** What the task asks **
Emit an exact copy of the lines running from the start of the records to the line containing "const lidLevel = (share)", both included.

** Data excerpts **
########################################

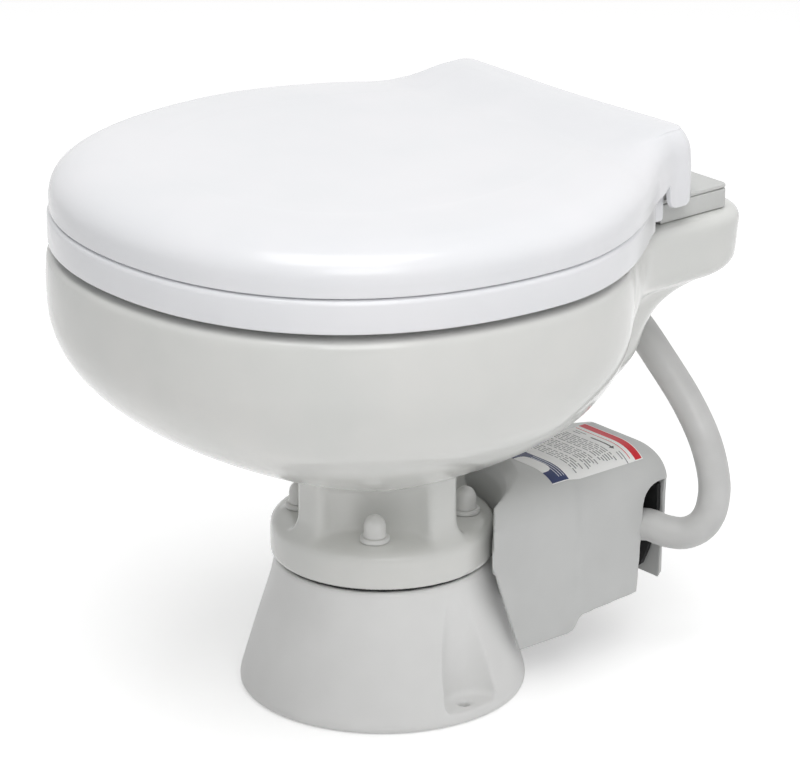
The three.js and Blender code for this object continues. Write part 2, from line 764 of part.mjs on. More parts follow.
// Shares of the lid's rise, and how far each level is drawn in
const lidRiseShares = [0, 0.25, 0.45, 0.6, 0.72, 0.82, 0.9, 0.955, 0.99];
const lidInsetShares = [0, 0, 0.0067, 0.0222, 0.0472, 0.0833, 0.1389, 0.2333, 0.3667];
const lidTailInsetShares = [0, 0, 0, 0.004, 0.0125, 0.025, 0.043, 0.07, 0.22];
const hollowRiseShares = [0.4, 0.62, 0.75, 0.82];
const hollowInsetShares = [0, 0.0222, 0.0556, 0.111];
const hollowTailInsetShares = [0, 0.0028, 0.028, 0.044];

const tailBlend = (point) => smooth(point.y, lidTailFrom, lidTailAt);
const lidRise = (point) => lidFrontRise + (lidTailRise - lidFrontRise) * tailBlend(point);
const lidLevel = (share) => (point) => lidUnderside + share * lidRise(point);

function makeLid() {
  const outline = tailedEgg(lidForm());
  const level = (drawn, share) => drawn.map((point, i) => (
    new THREE.Vector3(point.x, point.y, lidLevel(share)(outline[i]))));
  const blended = (body, tail) => (point) => body + (tail - body) * tailBlend(point);
  const ring = (share, i) => level(drawnIn(outline,
    blended(lidInsetShares[i] * lidSide, lidTailInsetShares[i] * lidSide)), share);
  const outer = loft(lidRiseShares.map(ring));
  const wallAt = (point) => lidLip + (lobeWall - lidLip) * smooth(point.y,
    lidWaist.y - wallBlend.before, lidWaist.y + wallBlend.after);
  const hollowRing = (share, i) => {
    const extra = blended(hollowInsetShares[i] * lidSide, hollowTailInsetShares[i] * lidSide);
    return level(drawnIn(outline, (point) => wallAt(point) + extra(point)), share);
  };
  const hollow = loft([
    atHeight(drawnIn(outline, wallAt), lidUnderside - overrun),
    ...hollowRiseShares.map(hollowRing),
  ]);
  const lobeCentre = { y: lidBack - lobeRadius - lobeWall / 2, z: lidUnderside - lobeDrop + lobeRadius };
  const lobeSlab = planProfile(outline.map((point) => [point.x, point.y]),
    lidUnderside - lobeDrop - overrun, lidUnderside + overrun);
  const lobeShape = join(
    alongX(lobeCentre.y, lobeCentre.z, -lidTail - overrun, lidTail + overrun, lobeRadius, roundSides),
    block([-lidTail - overrun, lobeCentre.y - lobeRadius, lobeCentre.z],
      [lidTail + overrun, lobeCentre.y + lobeRadius, lidUnderside + overrun]),
  );
  const between = block([-lidTail + lobeWall, lobeCentre.y - lobeRadius - overrun, 0],
    [lidTail - lobeWall, lidBack + overrun, lidUnderside + overrun]);
  const lobes = cut(lobeSlab.intersect(lobeShape), between);
  const rearWindow = block([-rodReach - gap * 2, hingeAt + knuckleRadius / 2, lidUnderside - overrun],
    [rodReach + gap * 2, lidBack + overrun, hingeHeight + knuckleRadius + windowGap]);
  const ears = [-1, 1].map((side) => makeLidEar(side));
  const rodHole = alongX(hingeAt, hingeHeight, -rodReach - gap * 2, rodReach + gap * 2,
    rodRadius + runningGap);
  const sockets = lidBumperPlaces.map(([x, y]) => (
    upright(x, y, lidUnderside - overrun, lidUnderside + bumperSink, lidBumperRadius + gap)));
  const shell = join(cut(outer, hollow, rearWindow), lobes);
  return cut(join(shell, ...ears), rodHole, ...sockets);
}

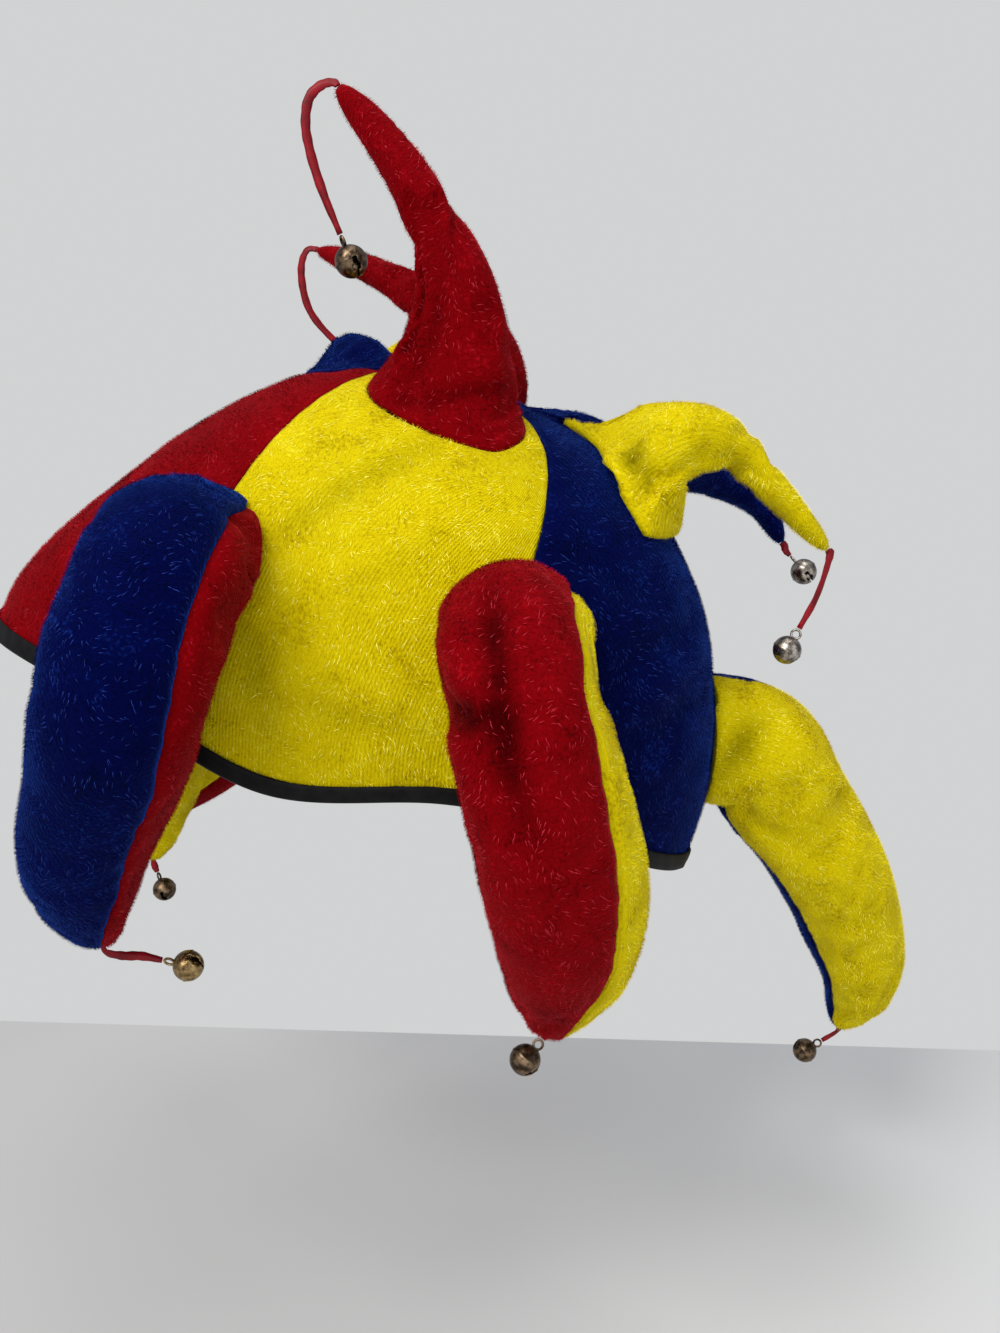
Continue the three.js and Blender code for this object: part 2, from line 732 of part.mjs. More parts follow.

########################################

** Final result **
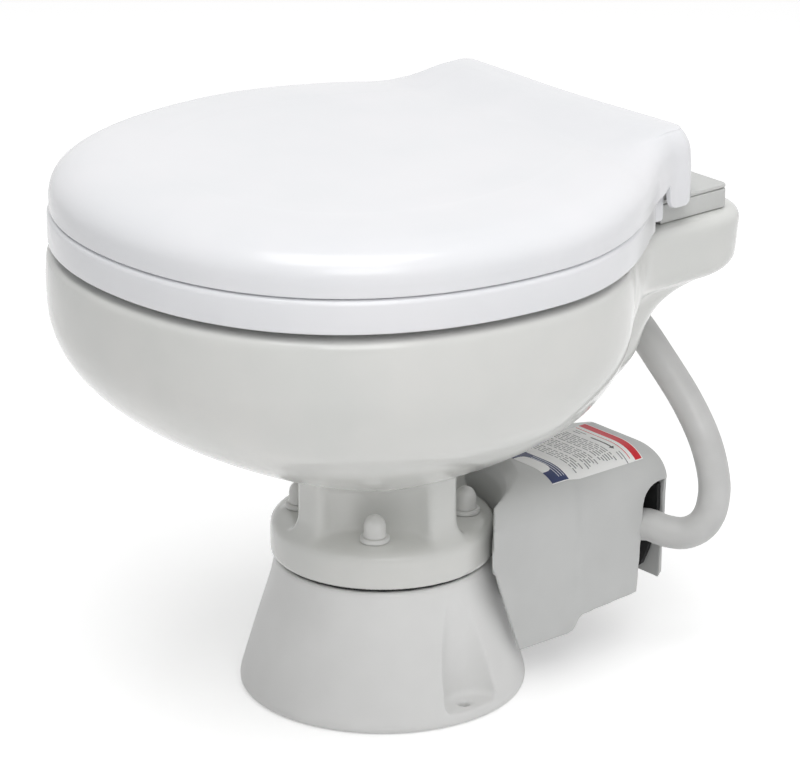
The three.js and Blender code for this object continues. Write part 2, from line 764 of part.mjs on. More parts follow.
// Shares of the lid's rise, and how far each level is drawn in
const lidRiseShares = [0, 0.25, 0.45, 0.6, 0.72, 0.82, 0.9, 0.955, 0.99];
const lidInsetShares = [0, 0, 0.0067, 0.0222, 0.0472, 0.0833, 0.1389, 0.2333, 0.3667];
const lidTailInsetShares = [0, 0, 0, 0.004, 0.0125, 0.025, 0.043, 0.07, 0.22];
const hollowRiseShares = [0.4, 0.62, 0.75, 0.82];
const hollowInsetShares = [0, 0.0222, 0.0556, 0.111];
const hollowTailInsetShares = [0, 0.0028, 0.028, 0.044];

const tailBlend = (point) => smooth(point.y, lidTailFrom, lidTailAt);
const lidRise = (point) => lidFrontRise + (lidTailRise - lidFrontRise) * tailBlend(point);
const lidLevel = (share) => (point) => lidUnderside + share * lidRise(point);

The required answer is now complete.